- **Supplied data**
+ + + +

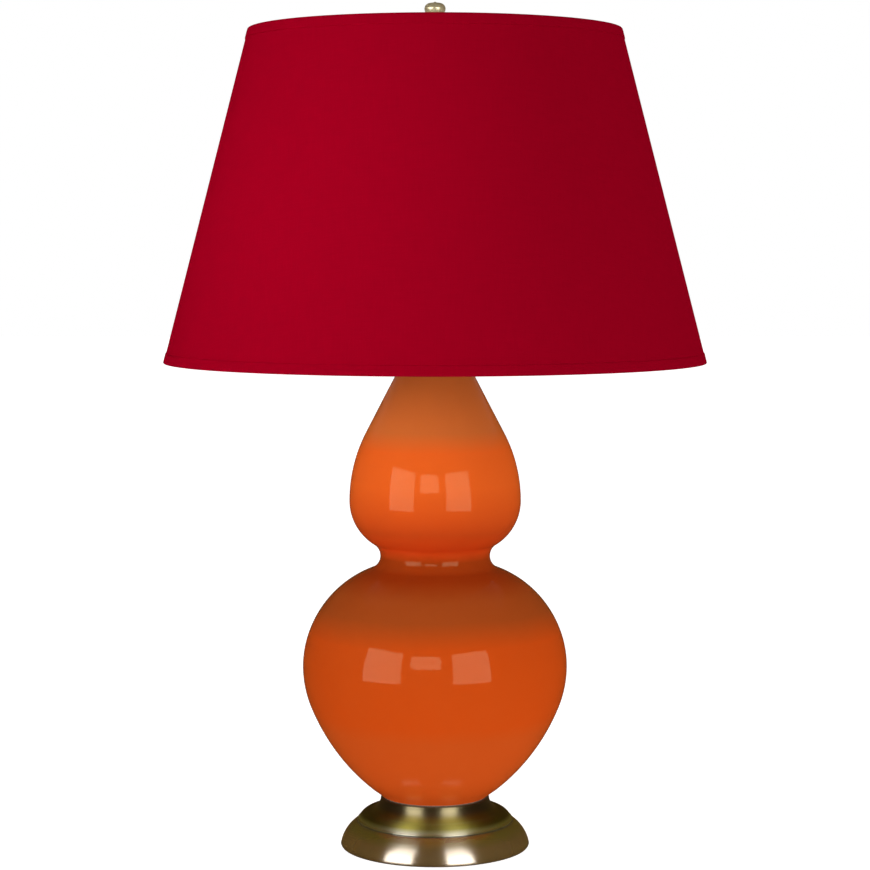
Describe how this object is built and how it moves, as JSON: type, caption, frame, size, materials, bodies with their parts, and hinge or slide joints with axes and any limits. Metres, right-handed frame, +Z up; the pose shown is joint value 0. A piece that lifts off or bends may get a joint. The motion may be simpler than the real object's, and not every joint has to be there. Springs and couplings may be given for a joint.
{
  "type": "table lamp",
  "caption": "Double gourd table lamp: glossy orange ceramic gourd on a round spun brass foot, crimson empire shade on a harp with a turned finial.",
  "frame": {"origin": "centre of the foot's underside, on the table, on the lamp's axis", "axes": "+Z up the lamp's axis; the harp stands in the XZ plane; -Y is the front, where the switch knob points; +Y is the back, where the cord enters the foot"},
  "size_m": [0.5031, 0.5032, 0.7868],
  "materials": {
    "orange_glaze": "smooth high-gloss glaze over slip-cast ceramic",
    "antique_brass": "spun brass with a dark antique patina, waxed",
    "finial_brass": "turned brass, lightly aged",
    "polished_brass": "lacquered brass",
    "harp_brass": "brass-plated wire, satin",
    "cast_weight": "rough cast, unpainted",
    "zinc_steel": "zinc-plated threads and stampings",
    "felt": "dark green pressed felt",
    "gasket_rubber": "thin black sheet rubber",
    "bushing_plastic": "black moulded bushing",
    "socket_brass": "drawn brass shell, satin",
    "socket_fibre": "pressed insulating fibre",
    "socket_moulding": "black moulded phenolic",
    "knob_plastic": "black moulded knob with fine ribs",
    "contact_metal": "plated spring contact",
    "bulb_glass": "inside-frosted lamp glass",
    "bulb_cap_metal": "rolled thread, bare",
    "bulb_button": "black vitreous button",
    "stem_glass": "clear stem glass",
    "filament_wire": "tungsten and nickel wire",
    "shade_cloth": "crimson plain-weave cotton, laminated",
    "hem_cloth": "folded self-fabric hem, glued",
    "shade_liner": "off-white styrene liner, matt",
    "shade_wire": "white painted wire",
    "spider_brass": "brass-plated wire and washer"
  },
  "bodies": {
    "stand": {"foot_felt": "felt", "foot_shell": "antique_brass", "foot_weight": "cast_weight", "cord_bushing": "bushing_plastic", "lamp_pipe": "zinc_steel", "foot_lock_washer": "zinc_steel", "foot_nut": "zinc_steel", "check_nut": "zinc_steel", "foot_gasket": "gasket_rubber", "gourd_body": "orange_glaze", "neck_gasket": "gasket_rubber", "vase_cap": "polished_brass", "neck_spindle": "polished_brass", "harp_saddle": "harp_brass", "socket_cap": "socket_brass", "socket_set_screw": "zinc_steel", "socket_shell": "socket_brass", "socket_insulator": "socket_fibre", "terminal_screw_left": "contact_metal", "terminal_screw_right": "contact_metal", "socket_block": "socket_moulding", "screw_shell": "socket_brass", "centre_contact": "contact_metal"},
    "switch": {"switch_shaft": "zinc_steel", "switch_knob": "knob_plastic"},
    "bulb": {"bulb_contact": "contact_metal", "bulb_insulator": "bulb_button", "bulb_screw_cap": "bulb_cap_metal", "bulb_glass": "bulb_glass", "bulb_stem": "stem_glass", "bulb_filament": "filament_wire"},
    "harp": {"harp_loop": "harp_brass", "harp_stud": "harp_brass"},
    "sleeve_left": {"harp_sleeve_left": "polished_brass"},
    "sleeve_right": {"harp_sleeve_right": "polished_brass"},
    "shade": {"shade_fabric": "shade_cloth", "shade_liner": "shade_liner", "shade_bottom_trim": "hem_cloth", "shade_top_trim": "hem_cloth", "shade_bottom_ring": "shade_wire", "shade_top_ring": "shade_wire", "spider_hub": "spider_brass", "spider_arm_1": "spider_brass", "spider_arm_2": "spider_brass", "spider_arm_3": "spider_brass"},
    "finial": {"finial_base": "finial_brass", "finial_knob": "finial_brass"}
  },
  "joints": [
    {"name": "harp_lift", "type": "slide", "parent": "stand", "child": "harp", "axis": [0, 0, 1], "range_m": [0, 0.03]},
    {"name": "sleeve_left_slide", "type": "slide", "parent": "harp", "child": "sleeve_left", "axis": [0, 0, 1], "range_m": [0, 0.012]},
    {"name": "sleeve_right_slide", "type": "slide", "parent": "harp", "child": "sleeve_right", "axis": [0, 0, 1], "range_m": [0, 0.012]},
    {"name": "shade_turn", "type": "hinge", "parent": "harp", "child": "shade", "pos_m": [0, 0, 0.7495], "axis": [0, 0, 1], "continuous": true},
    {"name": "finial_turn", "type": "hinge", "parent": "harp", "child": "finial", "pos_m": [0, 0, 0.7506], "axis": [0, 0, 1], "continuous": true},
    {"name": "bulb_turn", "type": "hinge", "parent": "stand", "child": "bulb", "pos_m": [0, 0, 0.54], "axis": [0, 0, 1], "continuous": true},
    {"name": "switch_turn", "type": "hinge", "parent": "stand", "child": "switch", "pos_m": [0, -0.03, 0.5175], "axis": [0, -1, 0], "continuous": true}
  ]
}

+ + + +

- **Stated exercise**
Work through the listing above and report how many lines include the string "joints", with no other text.

- **Finished answer**
2